AA: I've had the privilege of having several moments like that in my life. I just had a pre-release concert here in Lima. Before I go back to Los Angeles, I wanted to give a musical offering to the land that has nourished all of this knowledge that I've acquired over the nine months. So I didn't wanna leave without doing that first. So, I had this concert and people were moved by this kind of lecture concert that it ended up turning out to be. Some friends said it was somewhere between a ritual and like a lecture concert. So it's like everybody left learning something . I do try to facilitate these concerts as opportunities to give people space to feel difficult feelings and feel like they'll have comfort on the other side, like musical comfort. And when I make my set lists, I do think intentionally about creating spaces of care through my music.  And people have come up to me being like, “wow, you put the words to these feelings that I've been having about anxiety. I never knew someone else felt like this.” And it's something I've been experiencing even recently on social media. I decided to share my story about “Trenzando”, the recent release and about me getting closer to my indigenous heritage, even though I'm Mestiza and I'm a white Peruvian, but I also have the indigenous heritage. I shared the story and I was really impressed with how many people commented and said, “Oh my god, my story is so similar.“ And then they go and they hear the song and they feel seen by it. I feel so humbled and so honored to be a part of people's healing journey and people's journey of feeling belonging in the world. 
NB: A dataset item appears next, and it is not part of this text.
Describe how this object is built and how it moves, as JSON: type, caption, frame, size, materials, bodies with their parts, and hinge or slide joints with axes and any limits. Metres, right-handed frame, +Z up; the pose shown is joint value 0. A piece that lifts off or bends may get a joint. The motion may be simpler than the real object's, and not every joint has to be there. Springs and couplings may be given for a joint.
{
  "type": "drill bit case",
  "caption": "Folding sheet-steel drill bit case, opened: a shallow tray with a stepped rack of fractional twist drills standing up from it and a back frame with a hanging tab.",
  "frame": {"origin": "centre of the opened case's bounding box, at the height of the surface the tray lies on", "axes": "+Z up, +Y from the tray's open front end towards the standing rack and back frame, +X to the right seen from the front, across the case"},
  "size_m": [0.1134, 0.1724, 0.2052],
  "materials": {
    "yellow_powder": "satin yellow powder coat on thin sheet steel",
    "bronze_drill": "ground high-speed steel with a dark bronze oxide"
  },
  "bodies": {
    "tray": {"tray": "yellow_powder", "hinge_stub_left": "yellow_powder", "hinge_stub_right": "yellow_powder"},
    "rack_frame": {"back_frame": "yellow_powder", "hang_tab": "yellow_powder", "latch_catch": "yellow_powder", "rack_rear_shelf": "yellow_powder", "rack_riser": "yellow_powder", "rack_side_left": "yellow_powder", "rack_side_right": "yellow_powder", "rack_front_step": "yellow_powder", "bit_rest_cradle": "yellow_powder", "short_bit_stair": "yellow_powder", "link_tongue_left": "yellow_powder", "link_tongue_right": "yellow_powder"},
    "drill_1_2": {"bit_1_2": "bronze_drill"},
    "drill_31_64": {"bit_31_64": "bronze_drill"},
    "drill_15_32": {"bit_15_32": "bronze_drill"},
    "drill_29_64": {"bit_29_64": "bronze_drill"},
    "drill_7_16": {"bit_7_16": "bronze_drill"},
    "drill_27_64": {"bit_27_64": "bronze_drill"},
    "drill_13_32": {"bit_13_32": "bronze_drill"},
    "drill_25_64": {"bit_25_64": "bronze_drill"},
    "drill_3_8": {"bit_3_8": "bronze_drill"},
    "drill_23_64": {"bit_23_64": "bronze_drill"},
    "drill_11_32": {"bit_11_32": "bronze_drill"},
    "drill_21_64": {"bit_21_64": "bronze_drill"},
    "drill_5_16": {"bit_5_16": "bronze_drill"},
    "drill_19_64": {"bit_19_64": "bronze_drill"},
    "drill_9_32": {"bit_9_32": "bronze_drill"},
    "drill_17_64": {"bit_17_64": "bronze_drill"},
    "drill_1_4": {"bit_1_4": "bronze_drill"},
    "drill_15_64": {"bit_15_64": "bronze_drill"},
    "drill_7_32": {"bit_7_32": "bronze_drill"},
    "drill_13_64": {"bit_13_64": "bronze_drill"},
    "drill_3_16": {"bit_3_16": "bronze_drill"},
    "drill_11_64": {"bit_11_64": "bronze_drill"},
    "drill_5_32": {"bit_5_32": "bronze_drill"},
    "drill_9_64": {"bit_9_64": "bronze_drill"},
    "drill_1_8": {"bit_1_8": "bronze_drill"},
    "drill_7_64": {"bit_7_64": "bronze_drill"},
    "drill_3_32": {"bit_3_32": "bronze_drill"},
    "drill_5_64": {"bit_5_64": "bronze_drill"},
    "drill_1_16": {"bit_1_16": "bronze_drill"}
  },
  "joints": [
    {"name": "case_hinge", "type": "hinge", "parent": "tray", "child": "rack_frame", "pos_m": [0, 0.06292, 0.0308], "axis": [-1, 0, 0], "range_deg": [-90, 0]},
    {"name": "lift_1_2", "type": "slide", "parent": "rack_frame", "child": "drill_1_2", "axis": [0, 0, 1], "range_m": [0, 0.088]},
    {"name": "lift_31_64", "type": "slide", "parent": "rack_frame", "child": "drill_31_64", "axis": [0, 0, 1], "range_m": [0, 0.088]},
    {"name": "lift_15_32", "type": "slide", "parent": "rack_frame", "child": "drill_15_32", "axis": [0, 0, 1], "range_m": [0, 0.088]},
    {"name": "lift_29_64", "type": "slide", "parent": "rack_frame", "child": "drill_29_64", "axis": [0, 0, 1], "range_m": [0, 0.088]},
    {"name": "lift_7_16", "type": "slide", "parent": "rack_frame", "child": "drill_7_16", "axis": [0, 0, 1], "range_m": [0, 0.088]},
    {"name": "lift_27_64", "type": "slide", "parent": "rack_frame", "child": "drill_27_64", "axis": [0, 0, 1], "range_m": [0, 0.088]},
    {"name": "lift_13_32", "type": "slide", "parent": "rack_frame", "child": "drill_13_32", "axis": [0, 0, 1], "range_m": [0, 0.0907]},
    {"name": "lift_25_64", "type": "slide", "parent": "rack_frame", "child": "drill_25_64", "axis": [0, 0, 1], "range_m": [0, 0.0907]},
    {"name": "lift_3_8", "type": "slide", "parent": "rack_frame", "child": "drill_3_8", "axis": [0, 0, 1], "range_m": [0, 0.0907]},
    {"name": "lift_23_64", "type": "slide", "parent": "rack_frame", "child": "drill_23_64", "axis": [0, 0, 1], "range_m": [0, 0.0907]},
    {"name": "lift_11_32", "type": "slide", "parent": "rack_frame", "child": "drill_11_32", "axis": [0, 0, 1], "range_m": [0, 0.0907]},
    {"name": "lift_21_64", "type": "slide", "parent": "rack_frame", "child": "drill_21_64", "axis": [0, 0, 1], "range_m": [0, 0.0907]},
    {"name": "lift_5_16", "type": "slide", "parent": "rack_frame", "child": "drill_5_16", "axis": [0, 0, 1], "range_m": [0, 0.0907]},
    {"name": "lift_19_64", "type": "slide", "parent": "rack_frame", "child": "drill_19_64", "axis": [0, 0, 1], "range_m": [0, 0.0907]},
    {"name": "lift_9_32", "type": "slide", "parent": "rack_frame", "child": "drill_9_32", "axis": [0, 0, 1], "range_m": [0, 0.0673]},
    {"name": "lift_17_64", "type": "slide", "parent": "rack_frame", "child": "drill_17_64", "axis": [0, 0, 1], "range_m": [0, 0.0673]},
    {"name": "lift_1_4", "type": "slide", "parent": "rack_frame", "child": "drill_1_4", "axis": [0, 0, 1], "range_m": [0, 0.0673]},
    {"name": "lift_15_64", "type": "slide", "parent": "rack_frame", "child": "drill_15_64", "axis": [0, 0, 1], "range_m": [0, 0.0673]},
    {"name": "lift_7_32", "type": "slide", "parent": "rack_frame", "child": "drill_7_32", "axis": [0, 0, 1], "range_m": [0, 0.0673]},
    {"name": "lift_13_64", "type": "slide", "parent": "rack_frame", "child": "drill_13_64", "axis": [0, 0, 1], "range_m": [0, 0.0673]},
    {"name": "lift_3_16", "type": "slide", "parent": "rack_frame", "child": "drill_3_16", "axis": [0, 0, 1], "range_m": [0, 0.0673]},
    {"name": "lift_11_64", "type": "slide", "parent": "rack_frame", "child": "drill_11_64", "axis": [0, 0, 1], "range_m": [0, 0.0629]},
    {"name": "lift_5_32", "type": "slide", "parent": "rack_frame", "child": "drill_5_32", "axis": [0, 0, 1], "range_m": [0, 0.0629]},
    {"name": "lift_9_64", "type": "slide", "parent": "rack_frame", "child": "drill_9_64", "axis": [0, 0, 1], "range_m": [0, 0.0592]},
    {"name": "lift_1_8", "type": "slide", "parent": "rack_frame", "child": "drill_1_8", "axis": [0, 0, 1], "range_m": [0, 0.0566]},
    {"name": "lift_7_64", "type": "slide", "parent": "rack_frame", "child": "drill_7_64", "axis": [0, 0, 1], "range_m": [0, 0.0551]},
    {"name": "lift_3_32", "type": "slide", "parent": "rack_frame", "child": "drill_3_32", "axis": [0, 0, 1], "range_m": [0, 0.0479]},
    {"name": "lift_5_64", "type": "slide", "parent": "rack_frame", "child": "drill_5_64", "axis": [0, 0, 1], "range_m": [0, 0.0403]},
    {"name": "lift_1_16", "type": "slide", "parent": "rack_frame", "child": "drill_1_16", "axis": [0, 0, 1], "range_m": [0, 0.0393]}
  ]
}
MB: Speaking of representation, many of your tracks are multilingual, drawn from Spanish, Quechua, English. This is also feeling represented through music, through the languages. What significance do linguistics hold for you? And how do you think they contribute to the themes of community-building you explore in your music? 

AA: Part of community-building is seeing people. For me, part of learning Quechua is to be able to see more people, to be able to understand more people and my people. So I think the more languages you learn, the more you're able to connect to other people. I have been really lucky to have found this queer, Andean diaspora community on Instagram. Through them, I've been able to feel inspired and supported. I think that this queerness is part of my ancestral heritage and my birthright almost, it's in my veins, it's what I was meant to be always. And that has prompted me to learn this Indigenous language to see what information I get from this language that makes me feel more seen too. For example, Quechua doesn't have gendered pronouns and it doesn't have gendered articles either. The way that my Quechua linguistics teacher had expressed it to me at one point is that Quechua is a language that centers the person. Being a woman is an adjective. There’s still of course gender constructs that are there and people can address each other as brother or sister or friend. It's all about relationships between people. Spanish makes me have these questions and I challenge the Spanish language. I try to use gender inclusive language with that to also help my diasporic siblings and my queer fam throughout the world to also feel seen by this language. I know I've met some people that are of the Latin American diaspora in the US who have felt hesitation learning Spanish because of its gendered nature. And I like to be able to offer an alternative to that. If there's a spoken language, it is a living and breathing being and so we are allowed to exercise our creativity and project our identities onto this language to make it work for us. Language is how we communicate with each other and if we can find the inclusivity in various languages to make ourselves and each other feel seen, then that's how we're gonna build more community. 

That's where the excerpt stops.